3번째 모델은 Junho Sun 님께서 공유해주신 코드를 그대로 활용하였습니다.

좋은 모델을 공유해주신 덕분에 public score도 0.78대로 올라갈 수 있었습니다. 
정말 감사합니다!

In [None]:
import random
from datetime import datetime

import numpy as np
import pandas as pd
import torch
from sklearn.model_selection import StratifiedKFold
from torch import nn, optim
from torch.utils.data import DataLoader
from torch.utils.data import TensorDataset
from tqdm import tqdm

random.seed(0)
np.random.seed(0)
torch.manual_seed(0)
torch.backends.cudnn.deterministic = True
torch.backends.cudnn.benchmark = False

DEVICE = 'cuda:0' if torch.cuda.is_available() else 'cpu'

drop_list = ['QaE', 'QbE', 'QcE', 'QdE', 'QeE',
             'QfE', 'QgE', 'QhE', 'QiE', 'QjE',
             'QkE', 'QlE', 'QmE', 'QnE', 'QoE',
             'QpE', 'QqE', 'QrE', 'QsE', 'QtE',
             'index', 'hand']
replace_dict = {'education': str, 'engnat': str, 'married': str, 'urban': str}
train_data = pd.read_csv('./data/train.csv')
test_data = pd.read_csv('./data/test_x.csv')
train_data = train_data.drop(train_data[train_data.familysize > 50].index)
train_y = train_data['voted']
train_x = train_data.drop(drop_list + ['voted'], axis=1)
test_x = test_data.drop(drop_list, axis=1)
train_x = train_x.astype(replace_dict)
test_x = test_x.astype(replace_dict)
train_x = pd.get_dummies(train_x)
test_x = pd.get_dummies(test_x)
train_y = 2 - train_y.to_numpy()
train_x = train_x.to_numpy()
test_x = test_x.to_numpy()

train_y_t = torch.tensor(train_y, dtype=torch.float32)
train_x_t = torch.tensor(train_x, dtype=torch.float32)
test_x_t = torch.tensor(test_x, dtype=torch.float32)
train_x_t[:, :20] = (train_x_t[:, :20] - 3.) / 2.
test_x_t[:, :20] = (test_x_t[:, :20] - 3.) / 2
train_x_t[:, 20] = (train_x_t[:, 20] - 5.) / 4.
test_x_t[:, 20] = (test_x_t[:, 20] - 5.) / 4.
train_x_t[:, 21:31] = (train_x_t[:, 21:31] - 3.5) / 3.5
test_x_t[:, 21:31] = (test_x_t[:, 21:31] - 3.5) / 3.5
test_len = len(test_x_t)

N_REPEAT = 5
N_SKFOLD = 7
N_EPOCH = 48
BATCH_SIZE = 72000
LOADER_PARAM = {
    'batch_size': BATCH_SIZE,
    'num_workers': 4,
    'pin_memory': True
}
prediction = np.zeros((test_len, 1), dtype=np.float32)

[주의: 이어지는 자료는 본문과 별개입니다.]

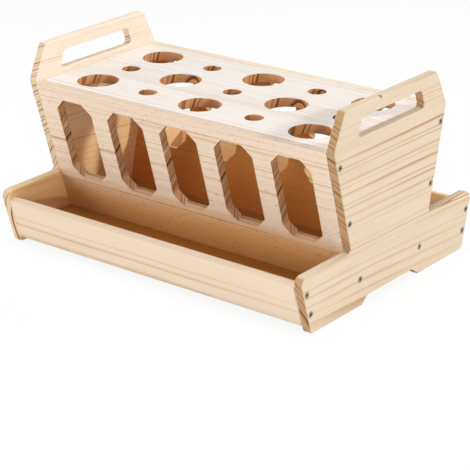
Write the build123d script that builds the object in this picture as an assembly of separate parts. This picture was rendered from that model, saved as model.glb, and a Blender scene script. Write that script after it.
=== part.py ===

for repeat in range(N_REPEAT):

    skf, tot = StratifiedKFold(n_splits=N_SKFOLD, random_state=repeat, shuffle=True), 0.
    for skfold, (train_idx, valid_idx) in enumerate(skf.split(train_x, train_y)):
        train_idx, valid_idx = list(train_idx), list(valid_idx)
        train_loader = DataLoader(TensorDataset(train_x_t[train_idx, :], train_y_t[train_idx]),
                                  shuffle=True, drop_last=True, **LOADER_PARAM)
        valid_loader = DataLoader(TensorDataset(train_x_t[valid_idx, :], train_y_t[valid_idx]),
                                  shuffle=False, drop_last=False, **LOADER_PARAM)
        test_loader = DataLoader(TensorDataset(test_x_t, torch.zeros((test_len,), dtype=torch.float32)),
                                 shuffle=False, drop_last=False, **LOADER_PARAM)
        model = nn.Sequential(
            nn.Dropout(0.05),
            nn.Linear(91, 180, bias=False),
            nn.LeakyReLU(0.05, inplace=True),
            nn.Dropout(0.5),
            nn.Linear(180, 32, bias=False),
            nn.ReLU(inplace=True),
            nn.Linear(32, 1)
        ).to(DEVICE)
        criterion = torch.nn.BCEWithLogitsLoss(pos_weight=torch.tensor([1.20665], device=DEVICE))
        optimizer = optim.AdamW(model.parameters(), lr=5e-3, weight_decay=7.8e-2)
        scheduler = optim.lr_scheduler.CosineAnnealingWarmRestarts(
            optimizer, T_0=N_EPOCH // 6, eta_min=4e-4)
        prediction_t, loss_t = np.zeros((test_len, 1), dtype=np.float32), 1.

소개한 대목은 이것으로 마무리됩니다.